Practical contributions

The empirical findings of this study provide multi-level, actionable practical insights for the application of DeepSeek in medical education. For educational and healthcare institutions, efforts should focus on building socially interactive AI platforms. For instance, a virtual mentor system based on DeepSeek could be developed to simulate real-time clinical scenarios through dialogue, enabling students to engage in role-playing during group learning and receive immediate feedback to enhance collaborative learning outcomes. Concurrently, differentiated curriculum integration solutions should be designed, such as embedding DeepSeek into problem-based learning (PBL) modules. In this scenario, instructors can upload anonymized real-world case data to guide students in using DeepSeek to generate diagnostic hypotheses and treatment plans. Personalized feedback facilitates their transition from passive knowledge recipients to active explorers. In exam preparation courses, DeepSeek functions as an adaptive question bank tool. It dynamically adjusts question difficulty and content based on students’ response history, provides targeted explanations and literature support, and simulates the clinical reasoning component of the National Medical Licensing Examination. This approach enhances students’ self-efficacy and exam pass rates.

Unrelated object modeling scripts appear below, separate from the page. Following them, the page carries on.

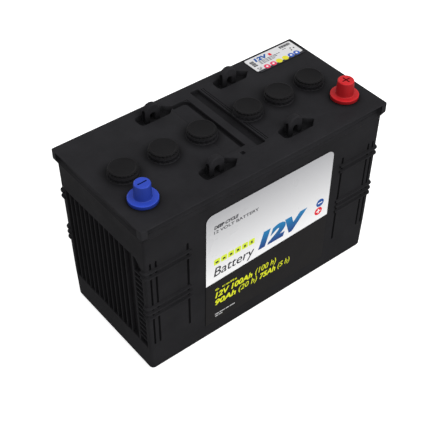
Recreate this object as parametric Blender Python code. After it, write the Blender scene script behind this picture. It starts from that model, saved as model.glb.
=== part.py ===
"""A 12 V flooded deep cycle battery: six tubular-plate cells in one moulded case.

Metres, +Z up. +X runs along the case, from the negative to the positive terminal, and -Y is the
face that carries the large label. The origin is the centre of the base.
"""

import math

import bmesh
import bpy
from mathutils import Matrix, Vector

# Overall size, measured over the lid.
LENGTH = 0.345
WIDTH = 0.168
LID_TOP = 0.230
LID_SKIRT = 0.012
GAP = 0.0003

# Case walls. They lean inwards by DRAFT from the shoulder under the lid down to the base.
OVERHANG = 0.0034
SHOULDER_DROP = 0.006
DRAFT = 0.0030
CORNER_RADIUS = 0.003
LID_CORNER_RADIUS = 0.002
CORNER_STEPS = 4
FOOT_CHAMFER = 0.0030
WALL = 0.003
END_WALL = 0.0025
PARTITION = 0.0022

# The sunk panel of upright fins in each end wall.
BAY_DEPTH = 0.0055
BAY_FRONT = -0.072
BAY_BACK = 0.0715
BAY_BOTTOM = 0.038
BAY_TOP = 0.1762
BAY_CHAMFER = 0.0095
FIN_THICKNESS = 0.0018
FIN_SETBACK = 0.0005
FIN_FIRST = -0.0416
FIN_PITCH = 0.00963
FIN_COUNT = 12
FIN_EDGE = -0.0567
RUNG_FIRST = 0.0475
RUNG_PITCH = 0.00812
RUNG_COUNT = 14
RUNG_THICKNESS = 0.0022

# Ribs that stand out of the long walls and wrap the corners, and upright grooves between them.
RIB_HEIGHTS = (0.0922, 0.1003, 0.1084, 0.1562, 0.1645)
BACK_RIB_RAISE = 0.0075
RIB_THICKNESS = 0.0030
RIB_PROUD = 0.0024
RIB_ROOT = 0.0031
RIB_INNER_X = 0.1088
RIB_END_Y = 0.0732
UPRIGHT_WIDTH = 0.0028
UPRIGHT_DEPTH = 0.0022
UPRIGHT_BOTTOM = 0.044
UPRIGHT_TOP = 0.1765
UPRIGHT_POSITIONS = (0.1120, 0.1545, 0.1617)

# Cells. Plates stand on two rails, with mud space below.
CELL_COUNT = 6
RAIL_Y = 0.040
RAIL_WIDTH = 0.003
RAIL_TOP = 0.015
FLOOR = 0.003
PLATE_BOTTOM = RAIL_TOP + GAP
PLATE_TOP = 0.163
NEGATIVE_PLATES = 4
POSITIVE_PLATES = 3
NEGATIVE_THICKNESS = 0.0038
POSITIVE_THICKNESS = 0.0084
PLATE_GAP = 0.0015
NEGATIVE_WIDTH = 0.144
POSITIVE_WIDTH = 0.142
TUBES_PER_PLATE = 15
TUBE_VALLEY = 0.0046
HEADER_HEIGHT = 0.006
SEPARATOR_THICKNESS = 0.0006
SEPARATOR_REACH = 0.0733
SEPARATOR_TOP = 0.1665
TAB_Y = 0.044
TAB_WIDTH = 0.012
STRAP_BOTTOM = 0.186
STRAP_TOP = 0.192
STRAP_WIDTH = 0.014
STRAP_HALF_LENGTH = 0.0249
LINK_WIDTH = 0.012
LINK_HEIGHT = 0.008
PROTECTOR_BOTTOM = 0.1735
PROTECTOR_THICKNESS = 0.0015
PROTECTOR_HALF_WIDTH = 0.034
PROTECTOR_SLOTS = 3

# Lid: a thick deck whose underside is pocketed over the cells.
LID_CHAMFER = 0.0012
SHALLOW_POCKET = 0.0025
DEEP_POCKET = 0.0075
POCKET_FRONT = -0.034
POCKET_BACK = 0.046
POCKET_MARGIN = 0.0015
COLLAR_RADIUS = 0.0160
COLLAR_BOTTOM = 0.206
BOSS_RADIUS = 0.0174
BOSS_TOP = 0.2357
BOSS_ROOT = 0.2215

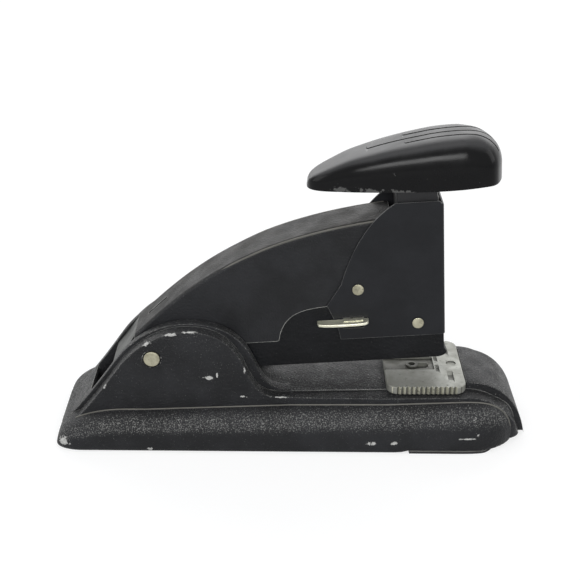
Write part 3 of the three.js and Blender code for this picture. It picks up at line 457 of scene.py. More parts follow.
def raysThatSeeWhite(w):
    path = w.nodes.new("ShaderNodeLightPath").outputs
    direct = w.math("MAXIMUM", path["Is Camera Ray"], path["Is Glossy Ray"])
    return w.math("MAXIMUM", direct, path["Is Transmission Ray"])


def clearTree(owner):
    owner.use_nodes = True
    owner.node_tree.nodes.clear()
    return Wiring(owner.node_tree)


world = bpy.data.worlds.new("studio")
scene.world = world
w = clearTree(world)
roomLight = w.node("ShaderNodeBackground", Color=(0.9, 0.95, 1, 1), Strength=0.22)
whiteWall = w.node("ShaderNodeBackground", Color=(1, 1, 1, 1), Strength=1.0)
pick = w.shaders("ShaderNodeMixShader", roomLight, whiteWall, Fac=raysThatSeeWhite(w))
w.node("ShaderNodeOutputWorld", Surface=pick.outputs[0])

settle()
bpy.ops.mesh.primitive_plane_add(size=8, location=(0, 0, -0.00005))
floor = bpy.context.object
floor.name = "floor"
paper = bpy.data.materials.new("paperFloor")
w = clearTree(paper)
lit = w.node("ShaderNodeBsdfDiffuse", Color=(0.36, 0.36, 0.36, 1))
glow = w.node("ShaderNodeEmission", Color=(1, 1, 1, 1), Strength=0.68)
dark = w.node("ShaderNodeEmission", Strength=0.0)
seen = w.shaders("ShaderNodeMixShader", dark, glow, Fac=raysThatSeeWhite(w))
both = w.shaders("ShaderNodeAddShader", lit, seen)
w.node("ShaderNodeOutputMaterial", Surface=both.outputs[0])
floor.data.materials.append(paper)
print("camera, light and floor are ready")


# Finishes

def groupOf(name, inputs, outputs):
    group = bpy.data.node_groups.new(name, "ShaderNodeTree")
    for label, value in inputs:
        kind = "NodeSocketVector" if isinstance(value, tuple) else "NodeSocketFloat"
        socket = group.interface.new_socket(name=label, in_out="INPUT", socket_type=kind)
        socket.default_value = value
    for label in outputs:
        group.interface.new_socket(name=label, in_out="OUTPUT", socket_type="NodeSocketFloat")
    entry = group.nodes.new("NodeGroupInput")
    leave = group.nodes.new("NodeGroupOutput")
    return group, entry, leave


def makeWrinkle():
    group, entry, leave = groupOf(
        "wrinkleGrain",
        [("Place", (0.0, 0.0, 0.0)), ("Scale", 1100.0), ("Sparkle", 1.0)],
        ["Height", "SparkleMask", "Patch"],
    )
    w = Wiring(group)
    place, scale = entry.outputs["Place"], entry.outputs["Scale"]
    rounded = {"feature": "SMOOTH_F1"}
    cells = w.node("ShaderNodeTexVoronoi", rounded, Vector=place, Scale=scale, Smoothness=0.35)
    coarse = w.noise(place, w.math("MULTIPLY", scale, 0.55), 3.0, 0.6)
    folds = w.math("ABSOLUTE", w.math("SUBTRACT", coarse, 0.5))
    fine = w.noise(place, w.math("MULTIPLY", scale, 2.2), 2.0, 0.6)
    pebbles = w.math("MULTIPLY", cells.outputs["Distance"], -0.8)
    height = w.math("ADD", pebbles, w.math("MULTIPLY", folds, 2.0))
    height = w.math("ADD", height, w.math("MULTIPLY", fine, 0.35))
    w.links.new(height, leave.inputs["Height"])
    # Grain tops turn grey in flecks, partly the crinkle paint's own grain and partly painted sparkle: most
    # of them lie where the paint slopes up to the lamps, where glints would fall.
    up = w.upward()
    sloping = w.math("SUBTRACT", w.ramp(up, -0.1, 0.4), w.ramp(up, 0.7, 1.0, 0.0, 0.4))
    more = w.math("MULTIPLY", sloping, entry.outputs["Sparkle"])
    limit = w.math("SUBTRACT", 0.65, w.math("MULTIPLY", more, 0.15))
    tops = w.noise(place, w.math("MULTIPLY", scale, 1.9), 3.0, 0.7)
    w.links.new(w.ramp(tops, limit, w.math("ADD", limit, 0.16)), leave.inputs["SparkleMask"])
    w.links.new(w.ramp(w.noise(place, 45.0, 4.0, 0.6), 0.38, 0.66), leave.inputs["Patch"])
    return group


def makeEdgeRub():
    group, entry, leave = groupOf(
        "edgeRub",
        [("Place", (0.0, 0.0, 0.0)), ("Radius", 0.0006), ("Amount", 0.5), ("Scale", 260.0)],
        ["Mask", "Crevice", "Line"],
    )
    w = Wiring(group)
    place = entry.outputs["Place"]
    geometry = w.nodes.new("ShaderNodeNewGeometry")
    rounded = w.node("ShaderNodeBevel", {"samples": 8}, Radius=entry.outputs["Radius"])
    turned = w.nodes.new("ShaderNodeVectorMath")
    turned.operation = "DOT_PRODUCT"
    w.links.new(rounded.outputs["Normal"], turned.inputs[0])
    w.links.new(geometry.outputs["Normal"], turned.inputs[1])
    edge = w.ramp(w.math("SUBTRACT", 1.0, turned.outputs["Value"]), 0.012, 0.1)
    hollow = w.node("ShaderNodeAmbientOcclusion", {"samples": 6, "only_local": True}, Distance=0.003)
    openAir = w.ramp(hollow.outputs["AO"], 0.5, 0.76)
    broken = w.noise(place, entry.outputs["Scale"], 4.0, 0.65)
    limit = w.math("SUBTRACT", 0.78, w.math("MULTIPLY", entry.outputs["Amount"], 0.42))
    worn = w.ramp(broken, limit, w.math("ADD", limit, 0.06))
    convex = w.math("MULTIPLY", edge, openAir)
    w.links.new(w.math("MULTIPLY", convex, worn), leave.inputs["Mask"])
    w.links.new(w.ramp(hollow.outputs["AO"], 0.75, 0.35), leave.inputs["Crevice"])
    # The unbroken light line along open convex edges is partly worn paint and partly a painted edge
    # highlight.
    fading = w.ramp(w.noise(place, 120.0, 3.0, 0.6), 0.3, 0.6, 0.45, 1.0)
    w.links.new(w.math("MULTIPLY", convex, fading), leave.inputs["Line"])
    return group


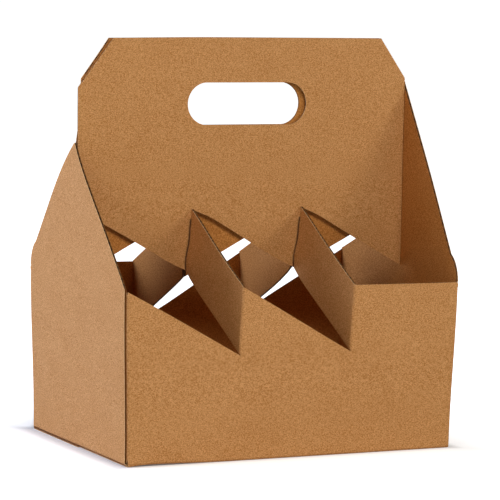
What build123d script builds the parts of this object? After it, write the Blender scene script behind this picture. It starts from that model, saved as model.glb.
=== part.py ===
"""Six-bottle carrier: one die-cut sheet of corrugated board, creased, folded and glued.

The blank is a strip of four panels (front wall, right end, rear wall, left gable) with a glue flap.
Above each long wall stands a centre layer with half of the handle, shifted sideways by the length of
a divider strap. Straight sloping slits leave parallelogram straps between wall and layer, so pulling
the layers to the middle swings the straps square to the walls and divides the carrier into cells.
The rear layer is also hinged to the right end panel, whose rear half guides it as a strap does. The
front layer lies against the rear one, and its two ends are raw edges.

X runs along the front wall, Y from front to rear, Z up. The origin is the middle of the base.
"""

from build123d import *
import math
import os

# Board
board = 1.6
fold_radius = 1.2
seam = 0.4

# Body
width = 258.0
depth = 174.0
wall_height = 118.0
cells_per_row = 3

# Slits and straps
slit_drop = 46.0
layer_gap = 1.2

# Centre layers and hand hole
handle_top = 282.0
free_corner = (25.0, 34.0)
hinged_corner = (22.0, 30.0)
far_corner = (20.0, 28.0)
corner_softness = 3.0
hole_length = 92.0
hole_height = 29.5
hole_centre_height = 236.0
hole_shift = 2.0

# End panels
left_peak = 210.0
foot_run = 11.5
foot_rise = 17.0
peak_softness = 2.0

# Flaps
glue_flap_width = 32.0
glue_flap_taper = 8.0
end_flap_length = 72.0
end_flap_taper = 9.0
bottom_seam = 1.0

# Places that follow from the sizes above
half_width = width / 2
half_depth = depth / 2
pitch = width / cells_per_row
slope = slit_drop / pitch
layer_front = -layer_gap / 2 - board
layer_back = -layer_gap / 2
strap_lift = slope * (half_depth + layer_front)
inner_end = half_width - board
far_edge = inner_end - seam
hinge_top = handle_top - hinged_corner[1]
slit_start = wall_height - slope * board / 2
folds = [(i - cells_per_row / 2) * pitch - board / 2 for i in range(1, cells_per_row)]


def wall_outline(left_end):
    """Long wall seen from outside: each slit drops to a fold, then the fold stands to full height."""
    points = [(half_width, 0), (half_width, wall_height)]
    for fold in reversed(folds):
        points += [(fold, wall_height), (fold, wall_height - slit_drop)]
    points += [(left_end, wall_height - slit_drop + slope * (folds[0] - left_end)), (left_end, 0)]
    return points


def layer_outline(left_end, left_corner):
    """Centre layer seen from its own side, its lower edge cut by the same slits as the wall."""
    hinge_foot = wall_height - slit_drop + strap_lift
    points = [(far_edge - far_corner[0], handle_top), (far_edge, handle_top - far_corner[1])]
    points += [(far_edge, hinge_foot + slope * (folds[-1] + pitch - far_edge))]
    for fold in reversed(folds):
        hinge = fold + board
        points += [(hinge, hinge_foot + slope * (pitch - board)), (hinge, hinge_foot - slope * board)]
    points += [(left_end, hinge_foot + slope * (folds[0] - left_end))]
    points += [(left_end, handle_top - left_corner[1]), (left_end + left_corner[0], handle_top)]
    return points


def end_slope(peak, side):
    """Draws the upper edge of half an end panel, in (Y, Z), and returns where it starts.

    It rises from the corner fold over a rounded foot, then runs straight to the peak.
    side is -1 for the front half and 1 for the rear half.
    """
    corner = (side * (half_depth - fold_radius), wall_height)
    kink = (side * (half_depth - foot_run), wall_height + foot_rise)
    TangentArc(corner, kink, tangent=(0, 1))
    Line(kink, peak)
    return corner


def upright_edges(part, x, y):
    """Vertical edges of a part that stand at one place in plan."""
    return part.edges().filter_by(Axis.Z).filter_by(
        lambda edge: math.hypot(edge.center().X - x, edge.center().Y - y) < board / 8
    )


def long_side(wall_end, layer_end, layer_corner):
    """Front wall with its straps, centre layer and bottom flap. Turned half round, the rear one."""
    with BuildPart() as side:
        # Wall
        with BuildSketch(Plane.XZ.offset(half_depth)):
            with BuildLine():
                Polyline(*wall_outline(wall_end), close=True)
            make_face()
        extrude(amount=-board)

        # Straps, square to the wall, rising from it to the centre layer
        back_lift = slope * (half_depth + layer_back)
        for fold in folds:
            with BuildSketch(Plane.YZ.offset(fold)):
                with BuildLine():
                    Polyline(
                        (-half_depth, wall_height - slit_drop),
                        (-half_depth, wall_height),
                        (layer_back, wall_height + back_lift),
                        (layer_back, wall_height - slit_drop + back_lift),
                        close=True,
                    )
                make_face()
            extrude(amount=board)

        # Centre layer with its hand hole
        with BuildSketch(Plane.XZ.offset(-layer_front)):
            with BuildLine():
                Polyline(*layer_outline(layer_end, layer_corner), close=True)
            layer = make_face()
            fillet(layer.vertices().group_by(Axis.Y)[-1], radius=corner_softness)
            with Locations((hole_shift, hole_centre_height)):
                SlotOverall(hole_length, hole_height, mode=Mode.SUBTRACT)
        extrude(amount=-board)

        # Bottom flap, reaching the middle of the base
        with BuildSketch(Plane.XY):
            with Locations((0, -half_depth)):
                flap_size = (2 * inner_end - 2 * seam, half_depth - bottom_seam / 2)
                Rectangle(*flap_size, align=(Align.CENTER, Align.MIN))
        extrude(amount=board)

        # Rounded folds
        for fold in folds:
            fillet(upright_edges(side, fold, -half_depth), radius=fold_radius)
            fillet(upright_edges(side, fold + board, layer_back), radius=fold_radius)
    return side.part


front_side = long_side(-inner_end, -far_edge, free_corner)
rear_side = long_side(-half_width, -half_width, hinged_corner).rotate(Axis.Z, 180)

with BuildPart() as carrier:
    # Front wall and the glue flap folded back from its left edge
    add(front_side)
    with BuildSketch(Plane.YZ.offset(-inner_end)):
        with BuildLine():
            Polyline(
                (-half_depth, 2 * board),
                (-half_depth, slit_start - board),
                (-half_depth + glue_flap_width, slit_start - board - glue_flap_taper),
                (-half_depth + glue_flap_width, 2 * board + glue_flap_taper),
                close=True,
            )
        make_face()
    extrude(amount=board)
    fillet(upright_edges(carrier, -inner_end, -half_depth), radius=fold_radius)

    # Rear wall and its half of the middle
    add(rear_side)

    # Right end panel: its front half rises to the rear layer's hinge, its rear half is slit free of it
    hinge_y = -layer_front
    with BuildSketch(Plane.YZ.offset(inner_end)):
        with BuildLine():
            right_foot = end_slope((hinge_y, hinge_top), -1)
            Polyline(
                (hinge_y, hinge_top),
                (hinge_y, slit_start + slope * (half_depth - hinge_y)),
                (half_depth, slit_start),
                (half_depth, board),
                (-half_depth, board),
                (-half_depth, wall_height),
                right_foot,
            )
        make_face()
    extrude(amount=board)

    # Left gable, the last panel of the strip, its raw front edge beside the front wall's fold
    with BuildSketch(Plane.YZ.offset(-half_width)):
        with BuildLine():
            rear_foot = end_slope((0, left_peak), 1)
            Polyline(
                rear_foot,
                (half_depth, wall_height),
                (half_depth, board),
                (-half_depth + seam, board),
                (-half_depth + seam, wall_height),
                (0, left_peak),
            )
        gable = make_face()
        fillet(gable.vertices().sort_by(Axis.Y)[-1], radius=peak_softness)
    extrude(amount=board)

    # End flaps, folded in under the cells and glued on the long flaps
    with BuildSketch(Plane.XY.offset(board)):
        with PolarLocations(half_width - end_flap_length / 2 - board / 2, 2):
            Trapezoid(
                depth - 2 * board - 2 * seam,
                end_flap_length + board,
                math.degrees(math.atan(end_flap_length / end_flap_taper)),
                rotation=90,
            )
    extrude(amount=board)

    # Rounded folds at the corners, at the rear layer's hinge and round the base
    corners = [(half_width, -half_depth), (half_width, half_depth), (-half_width, half_depth)]
    for x, y in corners + [(half_width, hinge_y)]:
        fillet(upright_edges(carrier, x, y), radius=fold_radius)
    base_folds = carrier.edges().filter_by(Axis.X).group_by(Axis.Z)[0].filter_by(
        lambda edge: abs(edge.center().Y) > half_depth - board / 2
    )
    fillet(base_folds, radius=fold_radius)

carrier.part.label = "carrier"
os.makedirs("parts", exist_ok=True)
export_step(carrier.part, "parts/carrier.step")
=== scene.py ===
"""Six-bottle carrier folded from one sheet of brown kraft corrugated board.

The board is modelled as it is made: two thin liners with a fluted paper between them. Each panel is
cut flat from a grid, stood up in its place and joined to its neighbours at the folds. The joined
sheet gives both liners their shape. At the end the whole board is relaxed a little out of square,
as folded card is.
"""

import math

import bpy
import numpy as np
from mathutils import Matrix, Vector


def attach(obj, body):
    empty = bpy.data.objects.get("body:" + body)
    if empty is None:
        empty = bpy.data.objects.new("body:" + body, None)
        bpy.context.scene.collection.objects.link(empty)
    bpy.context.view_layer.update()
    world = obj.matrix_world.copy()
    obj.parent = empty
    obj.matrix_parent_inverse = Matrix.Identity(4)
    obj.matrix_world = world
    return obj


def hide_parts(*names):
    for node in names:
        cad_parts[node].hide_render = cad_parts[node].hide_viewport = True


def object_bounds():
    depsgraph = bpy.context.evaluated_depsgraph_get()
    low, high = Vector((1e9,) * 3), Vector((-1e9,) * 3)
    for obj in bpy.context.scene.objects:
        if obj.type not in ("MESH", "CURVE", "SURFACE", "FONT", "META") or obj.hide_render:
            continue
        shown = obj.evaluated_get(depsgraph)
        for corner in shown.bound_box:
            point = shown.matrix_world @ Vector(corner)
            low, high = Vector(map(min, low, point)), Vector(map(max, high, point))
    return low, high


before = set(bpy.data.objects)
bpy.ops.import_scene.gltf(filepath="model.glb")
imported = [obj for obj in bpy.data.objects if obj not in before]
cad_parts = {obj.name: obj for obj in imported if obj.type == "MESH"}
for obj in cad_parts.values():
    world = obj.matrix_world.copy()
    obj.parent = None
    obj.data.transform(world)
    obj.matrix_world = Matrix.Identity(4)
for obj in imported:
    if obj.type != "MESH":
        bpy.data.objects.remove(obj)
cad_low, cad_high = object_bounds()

MM = 0.001

# Board
BOARD = 1.6 * MM
LINER = 0.28 * MM
MEDIUM = 0.16 * MM
FLUTE_PITCH = 3.5 * MM
FLUTE_STEPS = 6

# The folded body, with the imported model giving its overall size
HALF_WIDTH = cad_high.x
HALF_DEPTH = cad_high.y
HANDLE_TOP = cad_high.z
WALL_TOP = 118 * MM
SLIT_DROP = 46 * MM
LAYER_GAP = 1.2 * MM
SEAM = 0.4 * MM
GABLE_GAP = 1.2 * MM
PITCH = 2 * HALF_WIDTH / 3
SLOPE = SLIT_DROP / PITCH
SLIT_FOOT = WALL_TOP - SLIT_DROP
STRAP_LIFT = SLOPE * (HALF_DEPTH - LAYER_GAP / 2 - BOARD)

# Places of the board's middle surface in each panel
WALL_AT = HALF_DEPTH - BOARD / 2
END_AT = HALF_WIDTH - BOARD / 2
INNER_AT = END_AT - BOARD
LAYER_AT = (LAYER_GAP + BOARD) / 2
STRAP_AT = PITCH / 2
LONG_FLAP_AT = BOARD / 2
END_FLAP_AT = 1.5 * BOARD
FAR_EDGE = INNER_AT + BOARD / 2 - SEAM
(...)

Additionally, a dynamic evaluation system based on interactive data can be established. By leveraging DeepSeek’s log analysis capabilities to track student learning trajectories, it generates visual reports that provide data support for teachers to optimize teaching strategies. These concrete and actionable recommendations not only address the tension between the dominant effects of social influence and the suitability of medical specialties, but also offer a systematic, evidence-based solution pathway for the deep integration of intelligent technology with medical education. This holds significant reference value for advancing digital transformation in this field.

Limitation and suggestions for future research

Despite the significant findings of this study, several limitations remain. First, the sample primarily consists of Chinese medical students, and geographical and cultural differences may limit the external validity of the results. Second, as a specific generative AI tool, DeepSeek’s interactive features may not fully reflect the common characteristics of other AI systems. Inherent differences among AI systems in interaction design, privacy protection mechanisms, and technical architecture may significantly influence users’ perception of interactivity and their subsequent usage behavior. Furthermore, data collection for this study was primarily conducted using self-report questionnaires. Although all scales underwent standard reliability and validity testing, the potential influence of social desirability bias and common method bias cannot be entirely ruled out. These factors may impose certain limitations on the accuracy of the measurement results.

Future research may adopt longitudinal designs to track the long-term evolution of medical students’ AI usage behaviors, or expand to other professional fields for cross-cultural comparisons. It should also explore the impact of emerging AI technologies—such as multimodal interaction—on autonomous learning to deepen the integration of theory and practice in educational technology.